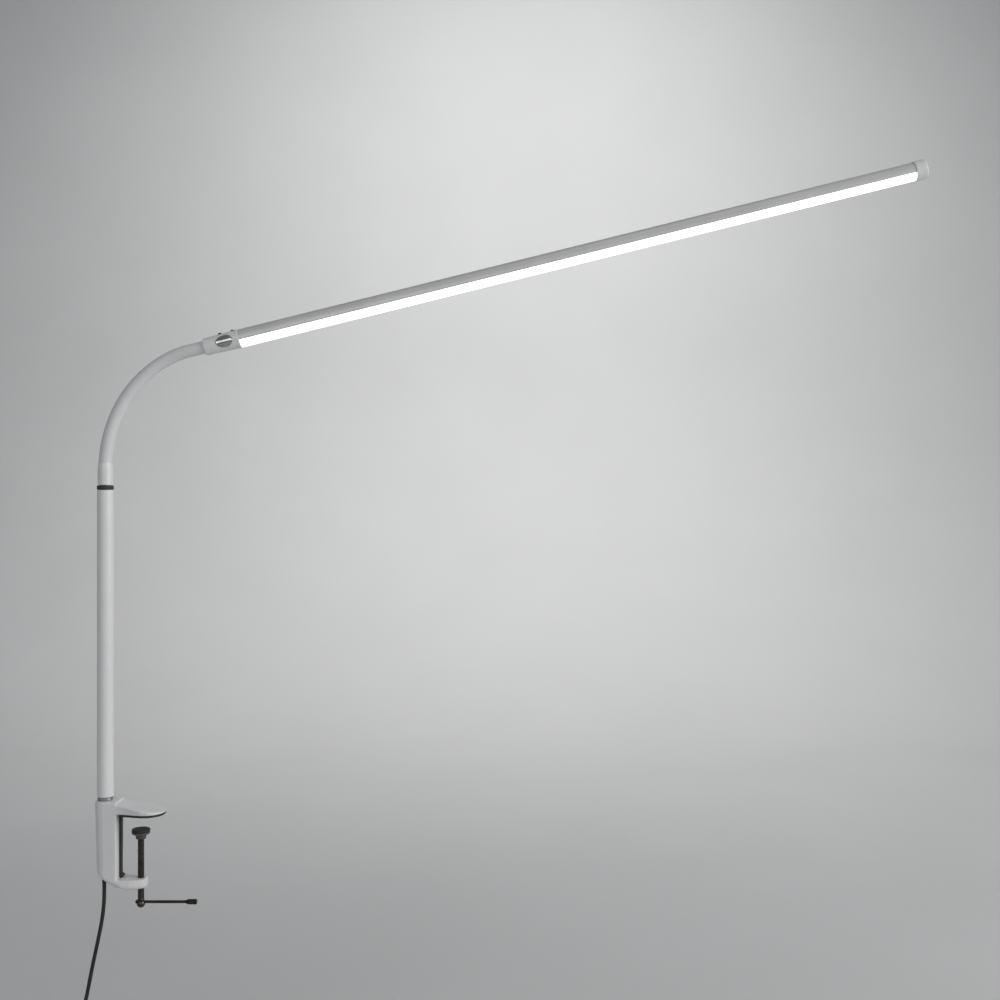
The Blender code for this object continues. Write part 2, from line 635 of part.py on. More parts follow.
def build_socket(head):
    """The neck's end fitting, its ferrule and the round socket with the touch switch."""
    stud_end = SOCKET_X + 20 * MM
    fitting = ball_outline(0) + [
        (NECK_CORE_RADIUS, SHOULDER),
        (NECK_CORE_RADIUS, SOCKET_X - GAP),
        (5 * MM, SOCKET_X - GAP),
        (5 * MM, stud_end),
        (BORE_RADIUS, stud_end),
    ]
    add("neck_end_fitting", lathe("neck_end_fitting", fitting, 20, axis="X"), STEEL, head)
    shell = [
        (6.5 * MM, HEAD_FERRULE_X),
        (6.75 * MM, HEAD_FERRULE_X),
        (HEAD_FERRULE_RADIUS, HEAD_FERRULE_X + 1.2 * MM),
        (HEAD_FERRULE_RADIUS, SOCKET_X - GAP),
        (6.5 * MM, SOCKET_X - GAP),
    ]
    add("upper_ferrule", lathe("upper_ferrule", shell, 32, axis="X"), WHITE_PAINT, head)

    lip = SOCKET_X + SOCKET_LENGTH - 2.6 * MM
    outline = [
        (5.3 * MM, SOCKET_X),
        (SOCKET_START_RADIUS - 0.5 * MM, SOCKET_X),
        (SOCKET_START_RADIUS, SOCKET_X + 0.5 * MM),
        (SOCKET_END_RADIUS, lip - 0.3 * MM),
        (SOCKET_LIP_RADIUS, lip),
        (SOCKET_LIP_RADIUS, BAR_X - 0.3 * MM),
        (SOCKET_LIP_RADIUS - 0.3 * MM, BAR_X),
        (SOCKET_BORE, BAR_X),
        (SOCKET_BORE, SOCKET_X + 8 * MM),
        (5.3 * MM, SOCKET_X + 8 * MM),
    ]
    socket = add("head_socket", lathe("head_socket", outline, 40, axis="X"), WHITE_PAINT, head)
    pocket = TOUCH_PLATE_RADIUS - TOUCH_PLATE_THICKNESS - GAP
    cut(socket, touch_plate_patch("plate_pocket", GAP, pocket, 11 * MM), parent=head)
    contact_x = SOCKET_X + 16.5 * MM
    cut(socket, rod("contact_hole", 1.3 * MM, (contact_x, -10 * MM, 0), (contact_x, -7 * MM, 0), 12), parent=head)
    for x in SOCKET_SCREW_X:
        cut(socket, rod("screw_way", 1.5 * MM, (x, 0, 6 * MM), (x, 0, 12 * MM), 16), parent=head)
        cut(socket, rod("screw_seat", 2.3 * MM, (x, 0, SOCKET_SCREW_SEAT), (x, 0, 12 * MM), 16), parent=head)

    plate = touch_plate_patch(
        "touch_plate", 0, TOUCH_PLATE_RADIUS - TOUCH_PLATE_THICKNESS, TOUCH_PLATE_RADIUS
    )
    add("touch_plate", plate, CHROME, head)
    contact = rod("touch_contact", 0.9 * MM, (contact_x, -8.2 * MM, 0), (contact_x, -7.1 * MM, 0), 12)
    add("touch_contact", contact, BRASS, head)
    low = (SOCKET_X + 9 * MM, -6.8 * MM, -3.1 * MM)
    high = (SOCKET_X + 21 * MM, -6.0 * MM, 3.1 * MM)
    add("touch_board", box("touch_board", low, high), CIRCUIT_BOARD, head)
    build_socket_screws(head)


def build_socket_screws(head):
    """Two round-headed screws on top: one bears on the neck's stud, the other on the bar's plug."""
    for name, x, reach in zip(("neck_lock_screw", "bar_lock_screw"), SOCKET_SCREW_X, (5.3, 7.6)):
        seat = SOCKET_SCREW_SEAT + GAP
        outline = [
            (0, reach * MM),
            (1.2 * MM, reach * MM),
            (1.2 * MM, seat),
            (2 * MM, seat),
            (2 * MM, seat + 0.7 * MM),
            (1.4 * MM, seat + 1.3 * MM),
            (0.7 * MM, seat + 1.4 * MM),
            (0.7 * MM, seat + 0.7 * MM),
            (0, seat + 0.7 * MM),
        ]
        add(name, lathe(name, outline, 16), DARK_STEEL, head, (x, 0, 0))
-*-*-
* [EXERCISE BRIEF]:
Write each line above out exactly.

* [THE SOLUTION]:
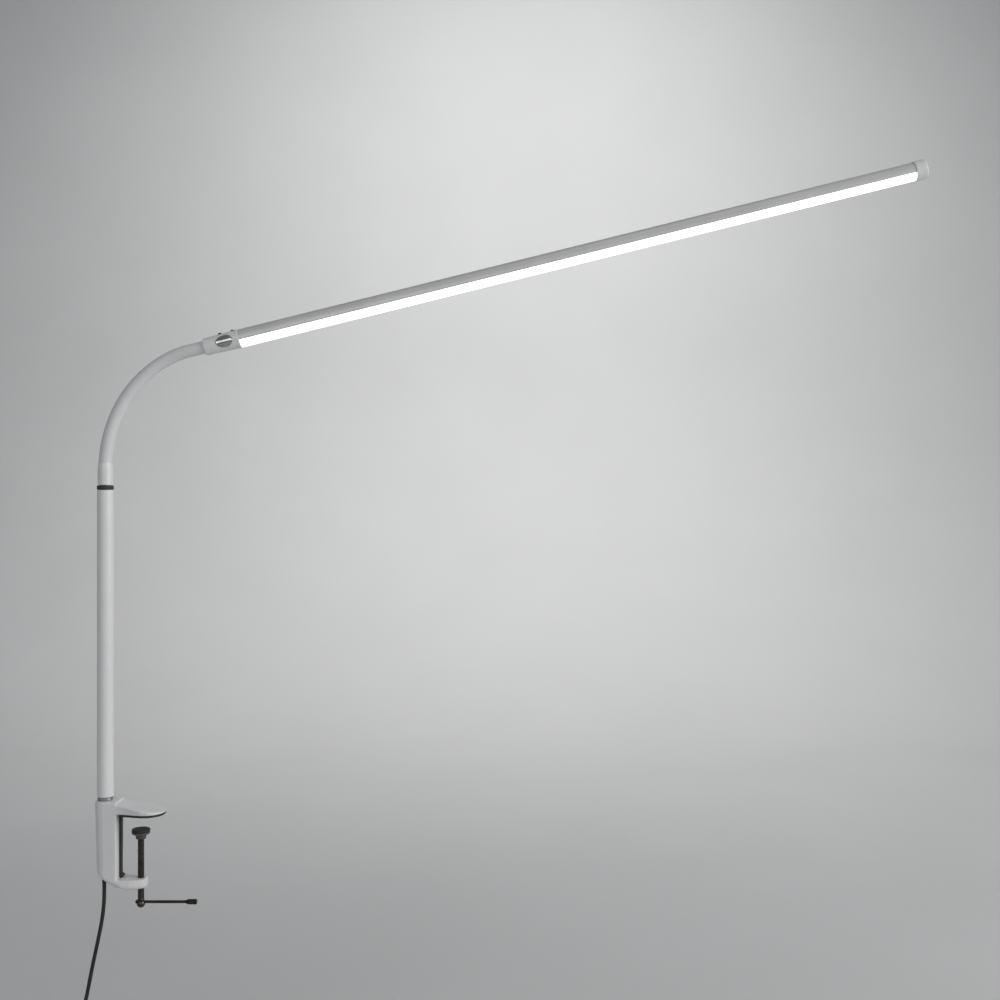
The Blender code for this object continues. Write part 2, from line 635 of part.py on. More parts follow.
def build_socket(head):
    """The neck's end fitting, its ferrule and the round socket with the touch switch."""
    stud_end = SOCKET_X + 20 * MM
    fitting = ball_outline(0) + [
        (NECK_CORE_RADIUS, SHOULDER),
        (NECK_CORE_RADIUS, SOCKET_X - GAP),
        (5 * MM, SOCKET_X - GAP),
        (5 * MM, stud_end),
        (BORE_RADIUS, stud_end),
    ]
    add("neck_end_fitting", lathe("neck_end_fitting", fitting, 20, axis="X"), STEEL, head)
    shell = [
        (6.5 * MM, HEAD_FERRULE_X),
        (6.75 * MM, HEAD_FERRULE_X),
        (HEAD_FERRULE_RADIUS, HEAD_FERRULE_X + 1.2 * MM),
        (HEAD_FERRULE_RADIUS, SOCKET_X - GAP),
        (6.5 * MM, SOCKET_X - GAP),
    ]
    add("upper_ferrule", lathe("upper_ferrule", shell, 32, axis="X"), WHITE_PAINT, head)

    lip = SOCKET_X + SOCKET_LENGTH - 2.6 * MM
    outline = [
        (5.3 * MM, SOCKET_X),
        (SOCKET_START_RADIUS - 0.5 * MM, SOCKET_X),
        (SOCKET_START_RADIUS, SOCKET_X + 0.5 * MM),
        (SOCKET_END_RADIUS, lip - 0.3 * MM),
        (SOCKET_LIP_RADIUS, lip),
        (SOCKET_LIP_RADIUS, BAR_X - 0.3 * MM),
        (SOCKET_LIP_RADIUS - 0.3 * MM, BAR_X),
        (SOCKET_BORE, BAR_X),
        (SOCKET_BORE, SOCKET_X + 8 * MM),
        (5.3 * MM, SOCKET_X + 8 * MM),
    ]
    socket = add("head_socket", lathe("head_socket", outline, 40, axis="X"), WHITE_PAINT, head)
    pocket = TOUCH_PLATE_RADIUS - TOUCH_PLATE_THICKNESS - GAP
    cut(socket, touch_plate_patch("plate_pocket", GAP, pocket, 11 * MM), parent=head)
    contact_x = SOCKET_X + 16.5 * MM
    cut(socket, rod("contact_hole", 1.3 * MM, (contact_x, -10 * MM, 0), (contact_x, -7 * MM, 0), 12), parent=head)
    for x in SOCKET_SCREW_X:
        cut(socket, rod("screw_way", 1.5 * MM, (x, 0, 6 * MM), (x, 0, 12 * MM), 16), parent=head)
        cut(socket, rod("screw_seat", 2.3 * MM, (x, 0, SOCKET_SCREW_SEAT), (x, 0, 12 * MM), 16), parent=head)

    plate = touch_plate_patch(
        "touch_plate", 0, TOUCH_PLATE_RADIUS - TOUCH_PLATE_THICKNESS, TOUCH_PLATE_RADIUS
    )
    add("touch_plate", plate, CHROME, head)
    contact = rod("touch_contact", 0.9 * MM, (contact_x, -8.2 * MM, 0), (contact_x, -7.1 * MM, 0), 12)
    add("touch_contact", contact, BRASS, head)
    low = (SOCKET_X + 9 * MM, -6.8 * MM, -3.1 * MM)
    high = (SOCKET_X + 21 * MM, -6.0 * MM, 3.1 * MM)
    add("touch_board", box("touch_board", low, high), CIRCUIT_BOARD, head)
    build_socket_screws(head)


def build_socket_screws(head):
    """Two round-headed screws on top: one bears on the neck's stud, the other on the bar's plug."""
    for name, x, reach in zip(("neck_lock_screw", "bar_lock_screw"), SOCKET_SCREW_X, (5.3, 7.6)):
        seat = SOCKET_SCREW_SEAT + GAP
        outline = [
            (0, reach * MM),
            (1.2 * MM, reach * MM),
            (1.2 * MM, seat),
            (2 * MM, seat),
            (2 * MM, seat + 0.7 * MM),
            (1.4 * MM, seat + 1.3 * MM),
            (0.7 * MM, seat + 1.4 * MM),
            (0.7 * MM, seat + 0.7 * MM),
            (0, seat + 0.7 * MM),
        ]
        add(name, lathe(name, outline, 16), DARK_STEEL, head, (x, 0, 0))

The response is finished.